• _Provided data_:
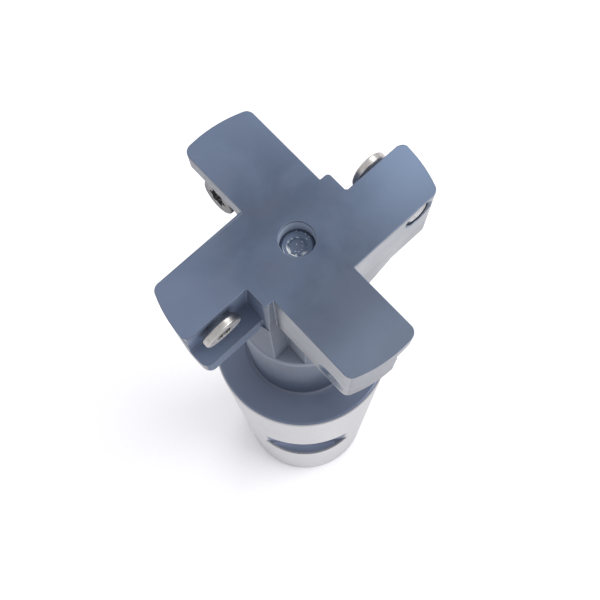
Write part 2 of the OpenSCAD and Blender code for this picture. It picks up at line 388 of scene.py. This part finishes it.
oxide = black_oxide()
edge = rubbed_oxide("rubbed_edge", 0.10, 0.4)
ring = rubbed_oxide("rubbed_ring", 0.8, 0.9)
wall_y = tapped_wall("tapped_wall_y", 1)
wall_x = tapped_wall("tapped_wall_x", 0)
# painted light and shade: a tone per kind of wall, lighter on trailing sides, arm ends and bore,
# darker in pockets and round the hub
trail_mat = side_oxide("trailing_oxide_painted_light", (0.270, 0.280, 0.300), 0.85, 0.04, (1.0, 1.0, 1.0))
tip_mat = side_oxide("tip_oxide_painted_light", (0.240, 0.248, 0.275), 0.85, 0.0, (0.9, 0.9, 0.9))
pocket_mat = side_oxide("pocket_oxide_painted_shade", (0.170, 0.215, 0.310), 0.55, -0.10, (0.38, 0.40, 0.46))
hub_mat = side_oxide("hub_oxide_painted_shade", (0.181, 0.203, 0.256), 0.25, -0.20, (0.30, 0.31, 0.35))
bore_mat = side_oxide("bore_oxide_painted_light", (0.430, 0.500, 0.610), 0.10, -0.20, (0.30, 0.31, 0.35))
arbor_mat = arbor_steel()
screw_mat = bright_steel("screw_steel", (0.50, 0.485, 0.465), 0.26, 0.38)
socket_mat = bright_steel("socket_steel", (0.32, 0.31, 0.30), 0.40, 0.50)
thread_mat = bright_steel("thread_steel", (0.46, 0.46, 0.47), 0.30, 0.45)
# painted shade: the screws in the pockets that open downwards get a much darker head steel
shaded_low_screw_mat = bright_steel("low_screw_steel_painted_shade", (0.17, 0.165, 0.170), 0.30, 0.44)
low_socket_mat = bright_steel("low_socket_steel", (0.34, 0.34, 0.34), 0.34, 0.44)
low_thread_mat = bright_steel("low_thread_steel", (0.22, 0.23, 0.26), 0.34, 0.50)
pin_mat = bright_steel("pin_steel", (0.66, 0.66, 0.66), 0.18, 0.28)
cap_mat = cap_screw_finish("cap_screw_oxide", 0.0)
# painted highlight for the mouth of the centre screw's socket
cap_highlight = cap_screw_finish("cap_screw_painted_highlight", 1.0)


# ---------------------------------------------------------------- mesh helpers
def link(name, mesh, mats):
    """Puts a mesh in the scene as an object with these materials."""
    obj = bpy.data.objects.new(name, mesh)
    scene.collection.objects.link(obj)
    for m in mats:
        mesh.materials.append(m)
    return obj


def into_mesh(name, bm):
    """Writes an edit mesh into a new mesh, and frees it."""
    mesh = bpy.data.meshes.new(name)
    bm.to_mesh(mesh)
    bm.free()
    return mesh


def clean_copy(node):
    """Copy of a CAD node's mesh with its flat faces joined up again."""
    bm = bmesh.new()
    bm.from_mesh(nodes[node].data)
    bmesh.ops.remove_doubles(bm, verts=bm.verts, dist=0.0005 * MM)
    bmesh.ops.dissolve_limit(bm, angle_limit=math.radians(0.4), verts=bm.verts, edges=bm.edges)
    for f in bm.faces:
        f.material_index = 0
    return bm


def mark_edges(bm, skip, angle=30):
    """Marks the sharp edges to be rounded: all but those that pass the test skip(middle, edge)."""
    weight = bm.edges.layers.float.new("bevel_weight_edge")
    bm.normal_update()
    for e in bm.edges:
        if len(e.link_faces) == 2 and e.calc_face_angle() > math.radians(angle):
            if not skip((e.verts[0].co + e.verts[1].co) / 2, e):
                e[weight] = 1.0


def rounded(obj, width, segments=3, edge_material=0, angle=30, limit="ANGLE"):
    """Rounds an object's sharp or marked edges and keeps its flat faces flat."""
    obj.data.polygons.foreach_set("use_smooth", [True] * len(obj.data.polygons))
    obj.data.set_sharp_from_angle(angle=math.radians(angle))
    b = obj.modifiers.new("edges", "BEVEL")
    b.width = width
    b.segments = segments
    b.limit_method = limit
    b.angle_limit = math.radians(angle)
    b.harden_normals = True
    b.use_clamp_overlap = False
    b.material = edge_material
    b.miter_outer = "MITER_ARC"
    w = obj.modifiers.new("normals", "WEIGHTED_NORMAL")
    w.keep_sharp = True
    w.weight = 80


def bake_inside(obj, limit):
    """Keeps the rounded mesh itself, with no vertex further out along X or Y than limit."""
    graph = bpy.context.evaluated_depsgraph_get()
    mesh = bpy.data.meshes.new_from_object(obj.evaluated_get(graph), depsgraph=graph)
    obj.modifiers.clear()
    obj.data = mesh
    for v in mesh.vertices:
        v.co.x = max(-limit, min(limit, v.co.x))
        v.co.y = max(-limit, min(limit, v.co.y))


def true_cylinder(mesh, radius):
    """Gives the upright faces at this radius the normals of an exact cylinder."""
    normals = [n.vector.copy() for n in mesh.corner_normals]
    for face in mesh.polygons:
        if abs(face.normal.z) < 0.05 and face.center.xy.length > radius - 0.1 * MM:
            for i in face.loop_indices:
                at = mesh.vertices[mesh.loops[i].vertex_index].co
                normals[i] = Vector((at.x, at.y, 0.0)).normalized()
    mesh.normals_split_custom_set(normals)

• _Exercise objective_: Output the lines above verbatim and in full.

• _Complete answer_:
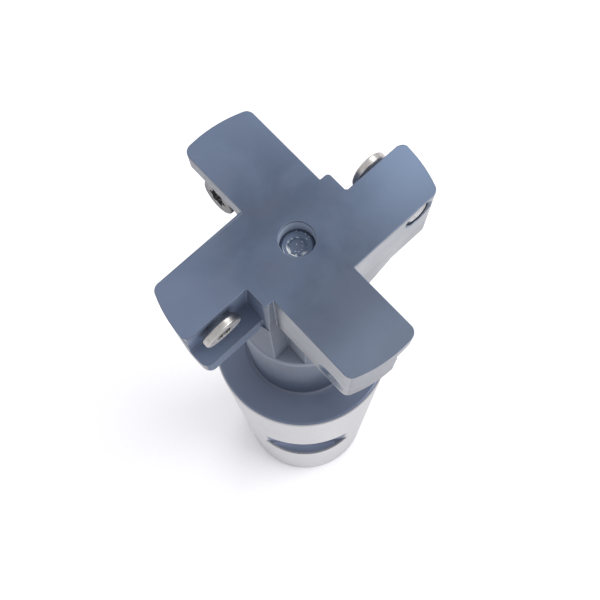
Write part 2 of the OpenSCAD and Blender code for this picture. It picks up at line 388 of scene.py. This part finishes it.
oxide = black_oxide()
edge = rubbed_oxide("rubbed_edge", 0.10, 0.4)
ring = rubbed_oxide("rubbed_ring", 0.8, 0.9)
wall_y = tapped_wall("tapped_wall_y", 1)
wall_x = tapped_wall("tapped_wall_x", 0)
# painted light and shade: a tone per kind of wall, lighter on trailing sides, arm ends and bore,
# darker in pockets and round the hub
trail_mat = side_oxide("trailing_oxide_painted_light", (0.270, 0.280, 0.300), 0.85, 0.04, (1.0, 1.0, 1.0))
tip_mat = side_oxide("tip_oxide_painted_light", (0.240, 0.248, 0.275), 0.85, 0.0, (0.9, 0.9, 0.9))
pocket_mat = side_oxide("pocket_oxide_painted_shade", (0.170, 0.215, 0.310), 0.55, -0.10, (0.38, 0.40, 0.46))
hub_mat = side_oxide("hub_oxide_painted_shade", (0.181, 0.203, 0.256), 0.25, -0.20, (0.30, 0.31, 0.35))
bore_mat = side_oxide("bore_oxide_painted_light", (0.430, 0.500, 0.610), 0.10, -0.20, (0.30, 0.31, 0.35))
arbor_mat = arbor_steel()
screw_mat = bright_steel("screw_steel", (0.50, 0.485, 0.465), 0.26, 0.38)
socket_mat = bright_steel("socket_steel", (0.32, 0.31, 0.30), 0.40, 0.50)
thread_mat = bright_steel("thread_steel", (0.46, 0.46, 0.47), 0.30, 0.45)
# painted shade: the screws in the pockets that open downwards get a much darker head steel
shaded_low_screw_mat = bright_steel("low_screw_steel_painted_shade", (0.17, 0.165, 0.170), 0.30, 0.44)
low_socket_mat = bright_steel("low_socket_steel", (0.34, 0.34, 0.34), 0.34, 0.44)
low_thread_mat = bright_steel("low_thread_steel", (0.22, 0.23, 0.26), 0.34, 0.50)
pin_mat = bright_steel("pin_steel", (0.66, 0.66, 0.66), 0.18, 0.28)
cap_mat = cap_screw_finish("cap_screw_oxide", 0.0)
# painted highlight for the mouth of the centre screw's socket
cap_highlight = cap_screw_finish("cap_screw_painted_highlight", 1.0)


# ---------------------------------------------------------------- mesh helpers
def link(name, mesh, mats):
    """Puts a mesh in the scene as an object with these materials."""
    obj = bpy.data.objects.new(name, mesh)
    scene.collection.objects.link(obj)
    for m in mats:
        mesh.materials.append(m)
    return obj


def into_mesh(name, bm):
    """Writes an edit mesh into a new mesh, and frees it."""
    mesh = bpy.data.meshes.new(name)
    bm.to_mesh(mesh)
    bm.free()
    return mesh


def clean_copy(node):
    """Copy of a CAD node's mesh with its flat faces joined up again."""
    bm = bmesh.new()
    bm.from_mesh(nodes[node].data)
    bmesh.ops.remove_doubles(bm, verts=bm.verts, dist=0.0005 * MM)
    bmesh.ops.dissolve_limit(bm, angle_limit=math.radians(0.4), verts=bm.verts, edges=bm.edges)
    for f in bm.faces:
        f.material_index = 0
    return bm


def mark_edges(bm, skip, angle=30):
    """Marks the sharp edges to be rounded: all but those that pass the test skip(middle, edge)."""
    weight = bm.edges.layers.float.new("bevel_weight_edge")
    bm.normal_update()
    for e in bm.edges:
        if len(e.link_faces) == 2 and e.calc_face_angle() > math.radians(angle):
            if not skip((e.verts[0].co + e.verts[1].co) / 2, e):
                e[weight] = 1.0


def rounded(obj, width, segments=3, edge_material=0, angle=30, limit="ANGLE"):
    """Rounds an object's sharp or marked edges and keeps its flat faces flat."""
    obj.data.polygons.foreach_set("use_smooth", [True] * len(obj.data.polygons))
    obj.data.set_sharp_from_angle(angle=math.radians(angle))
    b = obj.modifiers.new("edges", "BEVEL")
    b.width = width
    b.segments = segments
    b.limit_method = limit
    b.angle_limit = math.radians(angle)
    b.harden_normals = True
    b.use_clamp_overlap = False
    b.material = edge_material
    b.miter_outer = "MITER_ARC"
    w = obj.modifiers.new("normals", "WEIGHTED_NORMAL")
    w.keep_sharp = True
    w.weight = 80


def bake_inside(obj, limit):
    """Keeps the rounded mesh itself, with no vertex further out along X or Y than limit."""
    graph = bpy.context.evaluated_depsgraph_get()
    mesh = bpy.data.meshes.new_from_object(obj.evaluated_get(graph), depsgraph=graph)
    obj.modifiers.clear()
    obj.data = mesh
    for v in mesh.vertices:
        v.co.x = max(-limit, min(limit, v.co.x))
        v.co.y = max(-limit, min(limit, v.co.y))


def true_cylinder(mesh, radius):
    """Gives the upright faces at this radius the normals of an exact cylinder."""
    normals = [n.vector.copy() for n in mesh.corner_normals]
    for face in mesh.polygons:
        if abs(face.normal.z) < 0.05 and face.center.xy.length > radius - 0.1 * MM:
            for i in face.loop_indices:
                at = mesh.vertices[mesh.loops[i].vertex_index].co
                normals[i] = Vector((at.x, at.y, 0.0)).normalized()
    mesh.normals_split_custom_set(normals)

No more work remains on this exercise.